#### TASK TO COMPLETE:
Reproduce the listing below without any change.

--- START OF INFORMATION PROVIDED ---

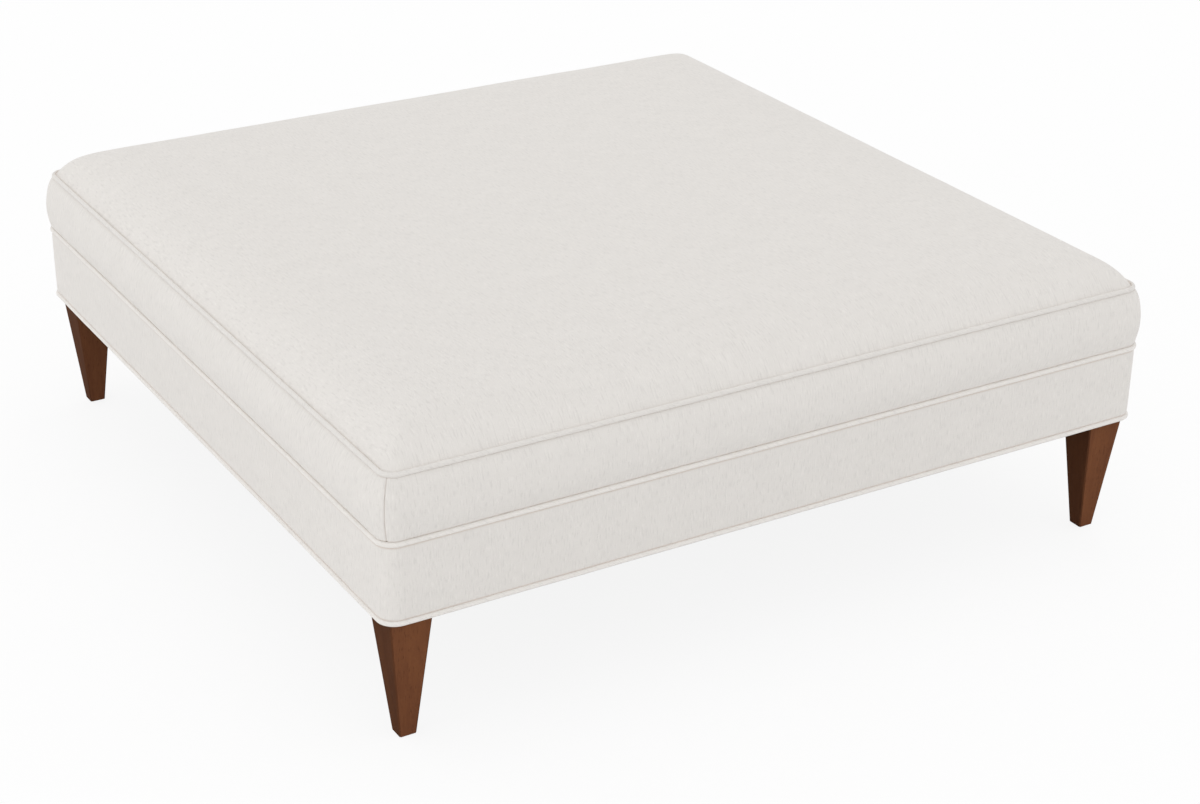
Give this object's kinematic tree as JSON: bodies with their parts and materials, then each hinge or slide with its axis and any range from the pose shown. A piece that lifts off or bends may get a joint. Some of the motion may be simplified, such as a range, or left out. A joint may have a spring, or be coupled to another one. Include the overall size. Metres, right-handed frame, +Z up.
{
  "type": "square cocktail ottoman",
  "caption": "Large square upholstered cocktail ottoman: crowned top, bowed boxing and a lower band edged with self-cloth welts, on tapered wooden legs.",
  "frame": {"origin": "on the floor under the middle of the ottoman", "axes": "+Z up; -Y is the front, the right-hand visible side of the picture, and -X its left-hand visible side"},
  "size_m": [1.2328, 1.2328, 0.4468],
  "materials": {
    "cover_cloth": "matte woven off-white cloth with short slubs",
    "batting": "soft white polyester batting",
    "foam": "open-cell seat foam",
    "webbing": "woven jute webbing",
    "burlap": "plain burlap",
    "dust_cover": "black non-woven cambric",
    "tack_strip": "pressed board strip",
    "leg_wood": "satin walnut stain",
    "frame_wood": "planed, unfinished hardwood",
    "steel": "zinc-plated steel",
    "glide": "smooth moulded nylon"
  },
  "bodies": {
    "root": {"band_padding": "batting", "batting_border": "batting", "batting_top": "batting", "block_screws": "steel", "boxing_back": "cover_cloth", "boxing_front": "cover_cloth", "boxing_left": "cover_cloth", "boxing_right": "cover_cloth", "burlap_deck": "burlap", "centre_brace": "frame_wood", "corner_block_back_left": "frame_wood", "corner_block_back_right": "frame_wood", "corner_block_front_left": "frame_wood", "corner_block_front_right": "frame_wood", "deck_staples": "steel", "dowels": "frame_wood", "dust_cover": "dust_cover", "dust_cover_staples": "steel", "foam_core": "foam", "glides": "glide", "hanger_bolts": "steel", "leg_back_left": "leg_wood", "leg_back_right": "leg_wood", "leg_front_left": "leg_wood", "leg_front_right": "leg_wood", "lower_band": "cover_cloth", "rail_back": "frame_wood", "rail_front": "frame_wood", "rail_left": "frame_wood", "rail_right": "frame_wood", "t_nuts": "steel", "tack_strip": "tack_strip", "top_panel": "cover_cloth", "webbing_across_1": "webbing", "webbing_across_2": "webbing", "webbing_across_3": "webbing", "webbing_across_4": "webbing", "webbing_across_5": "webbing", "webbing_along_1": "webbing", "webbing_along_2": "webbing", "webbing_along_3": "webbing", "webbing_along_4": "webbing", "webbing_along_5": "webbing", "welt_bottom": "cover_cloth", "welt_middle": "cover_cloth", "welt_top": "cover_cloth"}
  },
  "joints": []
}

--- END OF INFORMATION PROVIDED ---

#### THE ANSWER:
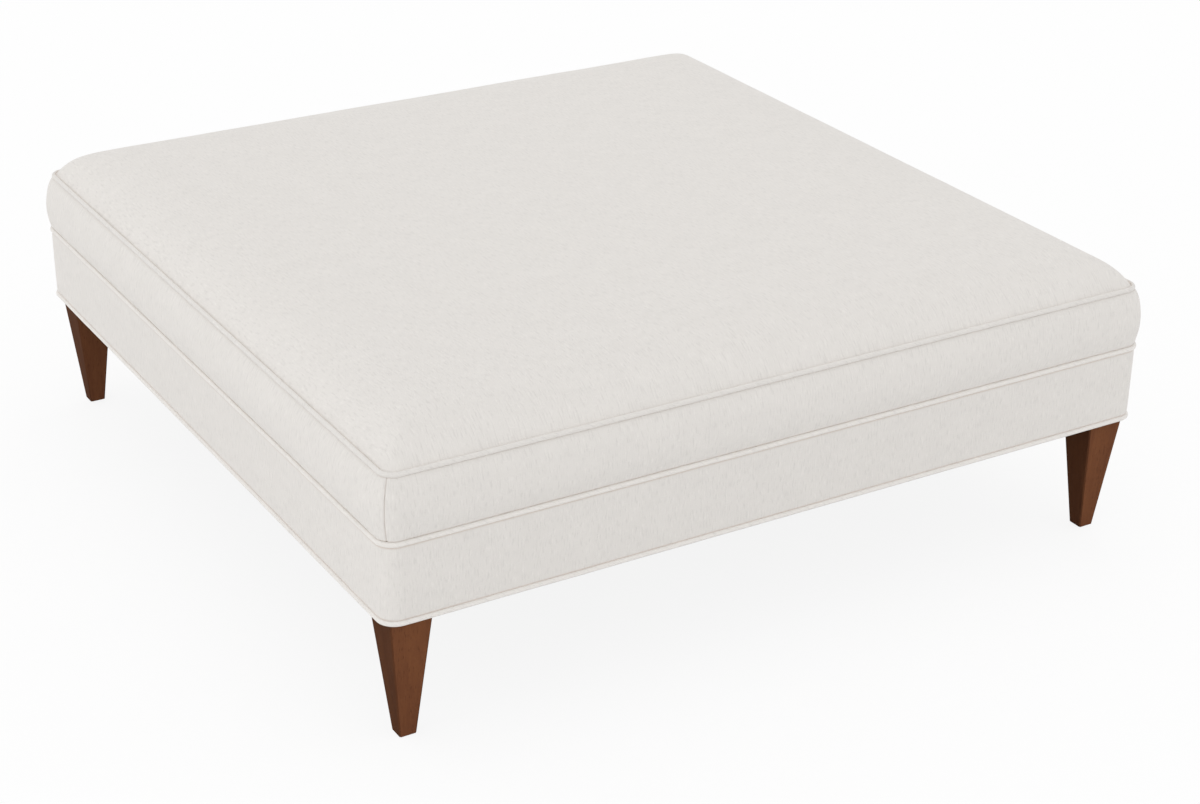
Give this object's kinematic tree as JSON: bodies with their parts and materials, then each hinge or slide with its axis and any range from the pose shown. A piece that lifts off or bends may get a joint. Some of the motion may be simplified, such as a range, or left out. A joint may have a spring, or be coupled to another one. Include the overall size. Metres, right-handed frame, +Z up.
{
  "type": "square cocktail ottoman",
  "caption": "Large square upholstered cocktail ottoman: crowned top, bowed boxing and a lower band edged with self-cloth welts, on tapered wooden legs.",
  "frame": {"origin": "on the floor under the middle of the ottoman", "axes": "+Z up; -Y is the front, the right-hand visible side of the picture, and -X its left-hand visible side"},
  "size_m": [1.2328, 1.2328, 0.4468],
  "materials": {
    "cover_cloth": "matte woven off-white cloth with short slubs",
    "batting": "soft white polyester batting",
    "foam": "open-cell seat foam",
    "webbing": "woven jute webbing",
    "burlap": "plain burlap",
    "dust_cover": "black non-woven cambric",
    "tack_strip": "pressed board strip",
    "leg_wood": "satin walnut stain",
    "frame_wood": "planed, unfinished hardwood",
    "steel": "zinc-plated steel",
    "glide": "smooth moulded nylon"
  },
  "bodies": {
    "root": {"band_padding": "batting", "batting_border": "batting", "batting_top": "batting", "block_screws": "steel", "boxing_back": "cover_cloth", "boxing_front": "cover_cloth", "boxing_left": "cover_cloth", "boxing_right": "cover_cloth", "burlap_deck": "burlap", "centre_brace": "frame_wood", "corner_block_back_left": "frame_wood", "corner_block_back_right": "frame_wood", "corner_block_front_left": "frame_wood", "corner_block_front_right": "frame_wood", "deck_staples": "steel", "dowels": "frame_wood", "dust_cover": "dust_cover", "dust_cover_staples": "steel", "foam_core": "foam", "glides": "glide", "hanger_bolts": "steel", "leg_back_left": "leg_wood", "leg_back_right": "leg_wood", "leg_front_left": "leg_wood", "leg_front_right": "leg_wood", "lower_band": "cover_cloth", "rail_back": "frame_wood", "rail_front": "frame_wood", "rail_left": "frame_wood", "rail_right": "frame_wood", "t_nuts": "steel", "tack_strip": "tack_strip", "top_panel": "cover_cloth", "webbing_across_1": "webbing", "webbing_across_2": "webbing", "webbing_across_3": "webbing", "webbing_across_4": "webbing", "webbing_across_5": "webbing", "webbing_along_1": "webbing", "webbing_along_2": "webbing", "webbing_along_3": "webbing", "webbing_along_4": "webbing", "webbing_along_5": "webbing", "welt_bottom": "cover_cloth", "welt_middle": "cover_cloth", "welt_top": "cover_cloth"}
  },
  "joints": []
}